#### WHAT THE EXERCISE ASKS:
Return the listing word for word, as given.

● ● ● ● ● ● ●

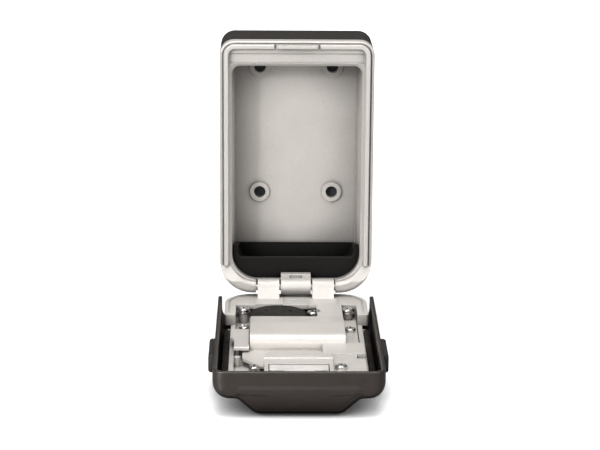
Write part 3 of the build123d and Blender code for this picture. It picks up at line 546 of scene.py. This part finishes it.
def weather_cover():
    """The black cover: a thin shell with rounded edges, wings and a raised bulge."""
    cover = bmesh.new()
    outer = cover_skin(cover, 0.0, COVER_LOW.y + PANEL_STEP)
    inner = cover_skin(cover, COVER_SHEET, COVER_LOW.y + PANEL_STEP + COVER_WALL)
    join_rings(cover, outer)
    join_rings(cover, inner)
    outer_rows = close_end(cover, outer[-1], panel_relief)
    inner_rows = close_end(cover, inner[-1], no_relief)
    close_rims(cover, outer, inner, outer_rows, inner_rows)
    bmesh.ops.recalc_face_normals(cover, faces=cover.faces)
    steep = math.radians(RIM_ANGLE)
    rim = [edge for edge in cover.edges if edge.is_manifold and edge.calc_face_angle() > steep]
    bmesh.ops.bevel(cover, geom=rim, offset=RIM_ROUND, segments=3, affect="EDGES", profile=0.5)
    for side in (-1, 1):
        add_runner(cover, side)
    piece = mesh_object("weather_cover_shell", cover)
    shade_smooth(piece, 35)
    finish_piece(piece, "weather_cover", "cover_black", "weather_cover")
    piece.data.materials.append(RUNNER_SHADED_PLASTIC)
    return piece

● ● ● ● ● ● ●

#### RESPONSE TO THE TASK:
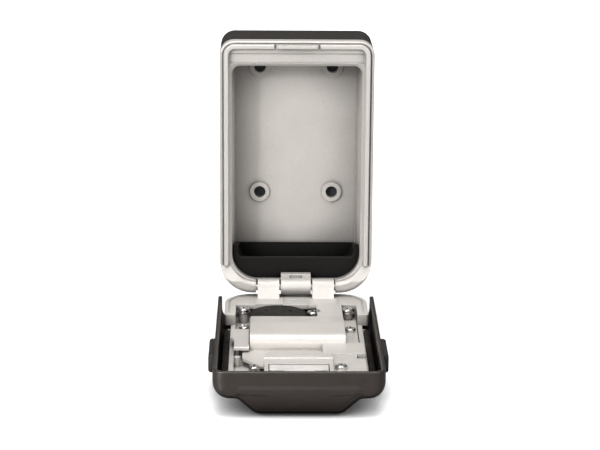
Write part 3 of the build123d and Blender code for this picture. It picks up at line 546 of scene.py. This part finishes it.
def weather_cover():
    """The black cover: a thin shell with rounded edges, wings and a raised bulge."""
    cover = bmesh.new()
    outer = cover_skin(cover, 0.0, COVER_LOW.y + PANEL_STEP)
    inner = cover_skin(cover, COVER_SHEET, COVER_LOW.y + PANEL_STEP + COVER_WALL)
    join_rings(cover, outer)
    join_rings(cover, inner)
    outer_rows = close_end(cover, outer[-1], panel_relief)
    inner_rows = close_end(cover, inner[-1], no_relief)
    close_rims(cover, outer, inner, outer_rows, inner_rows)
    bmesh.ops.recalc_face_normals(cover, faces=cover.faces)
    steep = math.radians(RIM_ANGLE)
    rim = [edge for edge in cover.edges if edge.is_manifold and edge.calc_face_angle() > steep]
    bmesh.ops.bevel(cover, geom=rim, offset=RIM_ROUND, segments=3, affect="EDGES", profile=0.5)
    for side in (-1, 1):
        add_runner(cover, side)
    piece = mesh_object("weather_cover_shell", cover)
    shade_smooth(piece, 35)
    finish_piece(piece, "weather_cover", "cover_black", "weather_cover")
    piece.data.materials.append(RUNNER_SHADED_PLASTIC)
    return piece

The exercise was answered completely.